Doctor M (Docteur M)

di Claude Chabrol con Alan Bates, Jennifer Beals, Jan Niclas - Francia – 1990 - Durata 92’ - V.M 14

 

Una serie di inspiegabili suicidi a catena sta sconvolgendo Berlino; c’è chi crede che sia opera dei Servizi Segreti, chi la reazione ad un misterioso virus. Contemporaneamente, dagli schermi di un emittente privata, Sonja Volger (Jennifer Beals) con la sua voce suadente ed il suo sguardo magnetico invita gli abitanti della città “a lasciarsi andare” e a ritemprarsi in vacanza in uno dei rinomati Centri Theratos, di proprietà del dottor Marsfeldt (Alan Bates) un magnate, gravemente malato di cuore e padrone della stazione televisiva. Il poliziotto Klaus Hartmann (Jan Niclas) la cui moglie si è inspiegabilmente suicidata, inizia ad indagare e scopre il dottor  Marsfeldt, grazie al messaggio lanciato dalla sua adorata annunciatrice, ipnotizzava gli abitanti, spingendoli ad un suicidio di massa. Con un piccolo escamotage Hartmann permette a Sonja di andare in onda e di incoraggiare i telespettatori ad amare la vita. Al dottor Marsfeldt toccherà un amaro destino.

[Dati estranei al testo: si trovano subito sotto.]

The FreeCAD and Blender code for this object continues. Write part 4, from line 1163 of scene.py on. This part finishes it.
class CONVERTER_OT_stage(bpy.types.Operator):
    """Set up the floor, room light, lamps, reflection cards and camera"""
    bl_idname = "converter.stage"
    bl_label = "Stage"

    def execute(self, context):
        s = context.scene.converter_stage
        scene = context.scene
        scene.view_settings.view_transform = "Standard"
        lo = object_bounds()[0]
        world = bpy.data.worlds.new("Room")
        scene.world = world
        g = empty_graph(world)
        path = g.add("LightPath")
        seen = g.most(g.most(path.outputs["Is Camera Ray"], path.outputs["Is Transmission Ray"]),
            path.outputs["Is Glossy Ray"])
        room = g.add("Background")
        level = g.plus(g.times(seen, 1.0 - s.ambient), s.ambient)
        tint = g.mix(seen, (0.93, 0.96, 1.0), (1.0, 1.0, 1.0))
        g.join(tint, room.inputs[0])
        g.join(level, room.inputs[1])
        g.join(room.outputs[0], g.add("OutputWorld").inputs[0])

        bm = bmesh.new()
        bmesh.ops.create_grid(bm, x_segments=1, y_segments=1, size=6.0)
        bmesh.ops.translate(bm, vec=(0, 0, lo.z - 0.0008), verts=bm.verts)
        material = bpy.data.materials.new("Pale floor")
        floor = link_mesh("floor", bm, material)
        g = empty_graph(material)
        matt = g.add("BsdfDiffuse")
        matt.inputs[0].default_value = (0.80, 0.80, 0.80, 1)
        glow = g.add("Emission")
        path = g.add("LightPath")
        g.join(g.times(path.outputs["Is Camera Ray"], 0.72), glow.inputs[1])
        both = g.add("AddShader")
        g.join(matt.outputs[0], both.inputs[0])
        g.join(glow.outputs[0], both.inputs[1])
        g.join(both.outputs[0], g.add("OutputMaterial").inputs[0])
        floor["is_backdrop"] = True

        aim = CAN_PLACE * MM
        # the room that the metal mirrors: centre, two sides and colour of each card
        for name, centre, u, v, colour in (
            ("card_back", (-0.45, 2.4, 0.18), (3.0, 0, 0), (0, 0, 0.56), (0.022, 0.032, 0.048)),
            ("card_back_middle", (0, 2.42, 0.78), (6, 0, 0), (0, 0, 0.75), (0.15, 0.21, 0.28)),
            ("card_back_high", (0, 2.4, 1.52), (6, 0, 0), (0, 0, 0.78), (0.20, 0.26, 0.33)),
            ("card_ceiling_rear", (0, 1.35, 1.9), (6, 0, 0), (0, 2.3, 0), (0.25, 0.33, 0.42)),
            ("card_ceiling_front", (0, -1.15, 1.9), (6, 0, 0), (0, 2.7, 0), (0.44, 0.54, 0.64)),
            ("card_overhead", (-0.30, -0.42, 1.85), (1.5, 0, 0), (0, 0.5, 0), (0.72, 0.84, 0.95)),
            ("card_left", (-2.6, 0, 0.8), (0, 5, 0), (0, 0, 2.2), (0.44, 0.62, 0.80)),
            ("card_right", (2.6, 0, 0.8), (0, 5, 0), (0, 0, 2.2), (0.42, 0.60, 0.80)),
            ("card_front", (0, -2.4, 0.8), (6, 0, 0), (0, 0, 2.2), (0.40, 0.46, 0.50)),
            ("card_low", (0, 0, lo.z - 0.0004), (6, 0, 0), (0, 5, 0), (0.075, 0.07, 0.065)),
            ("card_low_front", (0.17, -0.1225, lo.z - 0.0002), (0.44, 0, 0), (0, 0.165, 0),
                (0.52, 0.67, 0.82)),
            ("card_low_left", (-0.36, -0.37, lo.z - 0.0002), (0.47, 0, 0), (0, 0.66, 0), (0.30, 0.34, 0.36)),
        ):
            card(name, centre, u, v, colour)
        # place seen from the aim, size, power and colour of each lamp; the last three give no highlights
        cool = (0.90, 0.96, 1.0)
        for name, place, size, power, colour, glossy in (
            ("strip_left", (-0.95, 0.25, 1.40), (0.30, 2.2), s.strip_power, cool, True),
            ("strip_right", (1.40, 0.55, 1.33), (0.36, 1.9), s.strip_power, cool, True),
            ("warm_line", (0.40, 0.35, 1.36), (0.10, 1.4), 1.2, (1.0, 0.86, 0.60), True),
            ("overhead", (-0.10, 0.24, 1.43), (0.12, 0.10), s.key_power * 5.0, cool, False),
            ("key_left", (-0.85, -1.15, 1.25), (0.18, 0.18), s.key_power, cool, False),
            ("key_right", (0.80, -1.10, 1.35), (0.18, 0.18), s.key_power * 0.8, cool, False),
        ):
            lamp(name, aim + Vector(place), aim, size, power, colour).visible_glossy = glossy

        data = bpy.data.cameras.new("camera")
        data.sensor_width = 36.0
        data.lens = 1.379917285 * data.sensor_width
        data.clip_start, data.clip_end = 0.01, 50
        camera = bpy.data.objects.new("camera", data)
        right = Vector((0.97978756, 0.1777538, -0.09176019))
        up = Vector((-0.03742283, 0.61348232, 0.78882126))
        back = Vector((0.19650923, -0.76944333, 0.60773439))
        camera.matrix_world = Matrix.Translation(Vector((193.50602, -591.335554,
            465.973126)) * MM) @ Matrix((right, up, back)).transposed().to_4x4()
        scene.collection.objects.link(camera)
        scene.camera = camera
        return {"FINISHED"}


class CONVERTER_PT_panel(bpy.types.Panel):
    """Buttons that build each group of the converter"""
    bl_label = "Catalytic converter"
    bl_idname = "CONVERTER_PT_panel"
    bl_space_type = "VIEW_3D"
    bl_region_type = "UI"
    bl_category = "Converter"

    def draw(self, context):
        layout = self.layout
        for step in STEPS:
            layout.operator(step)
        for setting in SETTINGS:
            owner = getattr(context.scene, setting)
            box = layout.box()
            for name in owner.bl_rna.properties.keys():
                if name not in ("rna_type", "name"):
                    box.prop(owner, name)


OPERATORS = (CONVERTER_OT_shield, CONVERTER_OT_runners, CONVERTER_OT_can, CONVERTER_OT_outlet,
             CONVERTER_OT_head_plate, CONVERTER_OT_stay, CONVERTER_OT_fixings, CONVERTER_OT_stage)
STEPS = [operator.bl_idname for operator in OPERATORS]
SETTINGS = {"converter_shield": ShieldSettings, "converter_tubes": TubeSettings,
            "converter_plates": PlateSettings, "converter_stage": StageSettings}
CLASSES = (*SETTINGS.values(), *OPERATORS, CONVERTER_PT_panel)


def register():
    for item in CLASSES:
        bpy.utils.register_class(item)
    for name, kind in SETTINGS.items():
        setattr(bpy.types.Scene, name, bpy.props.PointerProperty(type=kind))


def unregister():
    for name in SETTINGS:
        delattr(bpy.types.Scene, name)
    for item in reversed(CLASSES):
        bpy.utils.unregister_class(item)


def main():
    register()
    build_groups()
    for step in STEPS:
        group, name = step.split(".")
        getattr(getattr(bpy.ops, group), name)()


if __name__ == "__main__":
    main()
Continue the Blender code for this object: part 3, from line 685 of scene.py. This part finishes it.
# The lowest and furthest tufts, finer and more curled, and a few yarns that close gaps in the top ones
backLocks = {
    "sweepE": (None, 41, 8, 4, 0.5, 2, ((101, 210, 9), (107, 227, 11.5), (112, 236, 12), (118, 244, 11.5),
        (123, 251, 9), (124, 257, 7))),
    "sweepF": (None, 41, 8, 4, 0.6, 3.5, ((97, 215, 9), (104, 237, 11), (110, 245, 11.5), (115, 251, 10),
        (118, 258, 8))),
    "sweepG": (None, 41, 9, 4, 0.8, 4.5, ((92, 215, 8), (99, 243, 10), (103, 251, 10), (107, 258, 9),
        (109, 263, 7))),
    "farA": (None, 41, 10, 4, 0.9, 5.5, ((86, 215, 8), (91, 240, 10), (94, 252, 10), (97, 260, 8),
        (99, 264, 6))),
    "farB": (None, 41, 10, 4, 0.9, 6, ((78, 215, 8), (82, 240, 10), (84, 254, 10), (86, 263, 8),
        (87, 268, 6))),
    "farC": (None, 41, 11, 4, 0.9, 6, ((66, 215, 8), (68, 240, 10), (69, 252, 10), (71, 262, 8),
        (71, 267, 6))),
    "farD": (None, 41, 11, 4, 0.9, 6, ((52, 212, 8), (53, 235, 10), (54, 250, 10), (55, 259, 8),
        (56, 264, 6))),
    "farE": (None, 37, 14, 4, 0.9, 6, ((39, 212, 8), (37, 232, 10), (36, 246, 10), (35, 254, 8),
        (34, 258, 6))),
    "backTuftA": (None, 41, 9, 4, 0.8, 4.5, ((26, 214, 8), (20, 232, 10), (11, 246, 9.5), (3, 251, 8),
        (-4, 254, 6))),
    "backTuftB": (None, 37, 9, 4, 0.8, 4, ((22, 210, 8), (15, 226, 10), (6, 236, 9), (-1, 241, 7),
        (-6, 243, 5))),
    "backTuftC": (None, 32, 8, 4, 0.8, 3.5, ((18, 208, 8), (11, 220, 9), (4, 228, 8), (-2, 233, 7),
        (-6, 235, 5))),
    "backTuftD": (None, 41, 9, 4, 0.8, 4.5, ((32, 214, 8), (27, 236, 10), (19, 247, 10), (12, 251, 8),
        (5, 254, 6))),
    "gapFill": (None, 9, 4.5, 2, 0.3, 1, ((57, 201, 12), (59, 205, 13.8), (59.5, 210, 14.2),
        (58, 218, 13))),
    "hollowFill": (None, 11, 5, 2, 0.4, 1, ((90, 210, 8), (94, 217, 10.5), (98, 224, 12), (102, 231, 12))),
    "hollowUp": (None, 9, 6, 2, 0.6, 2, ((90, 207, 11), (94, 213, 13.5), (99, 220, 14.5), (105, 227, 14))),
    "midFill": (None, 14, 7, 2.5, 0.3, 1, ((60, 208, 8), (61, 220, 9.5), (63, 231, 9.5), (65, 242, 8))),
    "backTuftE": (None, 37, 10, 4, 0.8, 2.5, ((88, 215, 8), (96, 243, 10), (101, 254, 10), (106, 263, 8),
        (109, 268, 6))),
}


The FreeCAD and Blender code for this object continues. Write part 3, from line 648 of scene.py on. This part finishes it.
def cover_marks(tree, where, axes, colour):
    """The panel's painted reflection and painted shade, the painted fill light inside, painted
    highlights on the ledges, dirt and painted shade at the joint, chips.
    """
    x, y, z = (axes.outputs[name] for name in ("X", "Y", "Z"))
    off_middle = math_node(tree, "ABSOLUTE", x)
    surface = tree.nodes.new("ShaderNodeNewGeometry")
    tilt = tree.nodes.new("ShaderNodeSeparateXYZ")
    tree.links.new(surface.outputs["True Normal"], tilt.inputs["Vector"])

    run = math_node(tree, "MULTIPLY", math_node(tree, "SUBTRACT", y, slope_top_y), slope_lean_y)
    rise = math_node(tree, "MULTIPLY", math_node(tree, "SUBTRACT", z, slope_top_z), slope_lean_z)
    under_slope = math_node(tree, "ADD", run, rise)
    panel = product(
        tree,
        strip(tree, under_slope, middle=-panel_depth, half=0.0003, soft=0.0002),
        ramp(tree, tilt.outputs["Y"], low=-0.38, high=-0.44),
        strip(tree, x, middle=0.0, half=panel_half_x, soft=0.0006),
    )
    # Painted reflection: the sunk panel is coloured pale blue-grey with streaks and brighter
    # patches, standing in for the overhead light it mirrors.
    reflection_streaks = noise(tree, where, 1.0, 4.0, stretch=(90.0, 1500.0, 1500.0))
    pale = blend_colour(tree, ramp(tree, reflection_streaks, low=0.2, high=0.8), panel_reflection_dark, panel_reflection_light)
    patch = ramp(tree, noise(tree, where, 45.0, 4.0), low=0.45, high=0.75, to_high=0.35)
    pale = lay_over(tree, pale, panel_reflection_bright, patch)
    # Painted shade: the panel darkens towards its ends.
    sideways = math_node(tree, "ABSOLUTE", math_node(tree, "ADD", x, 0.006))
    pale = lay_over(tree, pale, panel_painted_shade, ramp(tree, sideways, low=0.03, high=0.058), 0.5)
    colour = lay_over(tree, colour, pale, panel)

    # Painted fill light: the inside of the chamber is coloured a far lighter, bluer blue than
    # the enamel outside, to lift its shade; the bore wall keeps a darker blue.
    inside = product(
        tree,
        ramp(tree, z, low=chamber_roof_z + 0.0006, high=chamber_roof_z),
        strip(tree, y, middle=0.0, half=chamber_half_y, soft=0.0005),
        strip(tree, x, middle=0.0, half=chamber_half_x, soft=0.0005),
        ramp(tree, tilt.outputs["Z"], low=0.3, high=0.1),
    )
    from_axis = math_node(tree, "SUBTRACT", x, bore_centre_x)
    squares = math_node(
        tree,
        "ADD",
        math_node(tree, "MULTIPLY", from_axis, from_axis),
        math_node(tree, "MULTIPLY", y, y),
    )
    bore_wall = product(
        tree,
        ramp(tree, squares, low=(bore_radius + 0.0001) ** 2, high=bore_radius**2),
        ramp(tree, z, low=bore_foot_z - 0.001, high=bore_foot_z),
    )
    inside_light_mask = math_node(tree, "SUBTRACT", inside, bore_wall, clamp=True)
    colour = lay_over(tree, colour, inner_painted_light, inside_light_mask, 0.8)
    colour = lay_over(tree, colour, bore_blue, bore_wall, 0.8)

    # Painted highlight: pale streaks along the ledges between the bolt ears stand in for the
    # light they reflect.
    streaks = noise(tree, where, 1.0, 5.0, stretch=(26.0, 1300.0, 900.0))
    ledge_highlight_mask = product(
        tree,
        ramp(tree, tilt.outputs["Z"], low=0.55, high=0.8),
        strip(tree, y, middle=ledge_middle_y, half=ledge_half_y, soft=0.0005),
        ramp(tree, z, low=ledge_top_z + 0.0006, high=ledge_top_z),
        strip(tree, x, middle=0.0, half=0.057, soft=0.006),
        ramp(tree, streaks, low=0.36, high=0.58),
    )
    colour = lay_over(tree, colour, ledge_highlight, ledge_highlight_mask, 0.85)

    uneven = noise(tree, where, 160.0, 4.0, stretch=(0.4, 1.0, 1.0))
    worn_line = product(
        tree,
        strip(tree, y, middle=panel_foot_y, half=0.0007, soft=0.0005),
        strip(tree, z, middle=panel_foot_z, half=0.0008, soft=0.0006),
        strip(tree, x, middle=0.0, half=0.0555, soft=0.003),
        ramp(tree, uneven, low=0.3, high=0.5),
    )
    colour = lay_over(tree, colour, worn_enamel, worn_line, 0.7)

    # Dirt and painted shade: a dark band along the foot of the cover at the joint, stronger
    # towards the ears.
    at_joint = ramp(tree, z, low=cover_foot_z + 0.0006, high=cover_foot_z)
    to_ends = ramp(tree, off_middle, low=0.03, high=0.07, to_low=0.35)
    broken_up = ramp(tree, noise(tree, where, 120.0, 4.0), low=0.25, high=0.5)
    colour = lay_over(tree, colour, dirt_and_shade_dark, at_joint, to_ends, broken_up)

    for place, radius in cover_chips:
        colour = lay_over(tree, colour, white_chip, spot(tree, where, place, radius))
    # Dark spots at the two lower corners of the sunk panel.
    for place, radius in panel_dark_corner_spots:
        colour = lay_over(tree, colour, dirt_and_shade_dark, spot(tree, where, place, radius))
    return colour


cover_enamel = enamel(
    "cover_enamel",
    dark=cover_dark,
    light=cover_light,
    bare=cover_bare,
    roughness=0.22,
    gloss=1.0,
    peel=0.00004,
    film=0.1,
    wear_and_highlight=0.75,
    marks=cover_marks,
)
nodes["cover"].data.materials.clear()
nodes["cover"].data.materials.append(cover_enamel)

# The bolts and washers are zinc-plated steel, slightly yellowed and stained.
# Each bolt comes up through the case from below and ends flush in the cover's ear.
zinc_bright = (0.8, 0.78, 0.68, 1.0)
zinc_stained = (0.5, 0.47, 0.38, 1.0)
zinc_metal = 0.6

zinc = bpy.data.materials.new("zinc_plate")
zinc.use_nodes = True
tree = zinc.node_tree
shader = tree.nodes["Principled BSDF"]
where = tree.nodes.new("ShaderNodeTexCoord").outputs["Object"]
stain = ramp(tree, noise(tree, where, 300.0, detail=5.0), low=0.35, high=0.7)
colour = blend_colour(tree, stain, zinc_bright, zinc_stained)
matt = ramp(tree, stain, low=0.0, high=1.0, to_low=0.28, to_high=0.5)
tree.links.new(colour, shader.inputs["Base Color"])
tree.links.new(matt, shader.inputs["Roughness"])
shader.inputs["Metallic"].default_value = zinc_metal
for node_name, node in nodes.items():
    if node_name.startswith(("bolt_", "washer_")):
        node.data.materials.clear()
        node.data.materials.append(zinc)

Chabrol ripropone l’ennesima rilettura del dottor Mabuse, creatura letteraria ideata da Nobert Jacques che ispirò alcune pellicole dirette dal geniale  Fritz Lang. Il regista tinge di giallo la vicenda, la dissemina dei misteriosi suicidi che si susseguono a catena e sul finale regala le farneticanti argomentazioni di Marsfeldt che confessa a Sonja perché ha inondato la città con quell’ipnotizzante messaggio: “Non ho imbrogliato nessuno,non ho mai mandato nessuno in un posto dove non volesse già andare!  No, io sono solo un agente di viaggi! Io vendevo biglietti per un viaggio che gli uomini devono fare! Loro desideravano la morte, loro volevano attaccare il cartello “Non disturbare”, come lo vogliamo tutti, in fondo. E’ questa la realtà! Ogni mattina quando ci svegliamo noi diciamo a noi stessi: “Ora mi alzo. Devo alzarmi” e invece il nostro più grande  desiderio è non alzarci. Io volevo farli contenti, mandandoli tutti in vacanza. Tu eri il mio strumento, niente altro.” Al di là della vicenda inquietante, sin dalle prime battute si intuisce che il regista francese non è a proprio agio con un testo che avrebbe meritato un’ambientazione più cupa e futuristica e, nel corso del film, lo spettatore è costretto a tenera al guinzaglio sbadigli e colpi di sonno. Sullo sfondo il potere inquietante dei media e della televisione.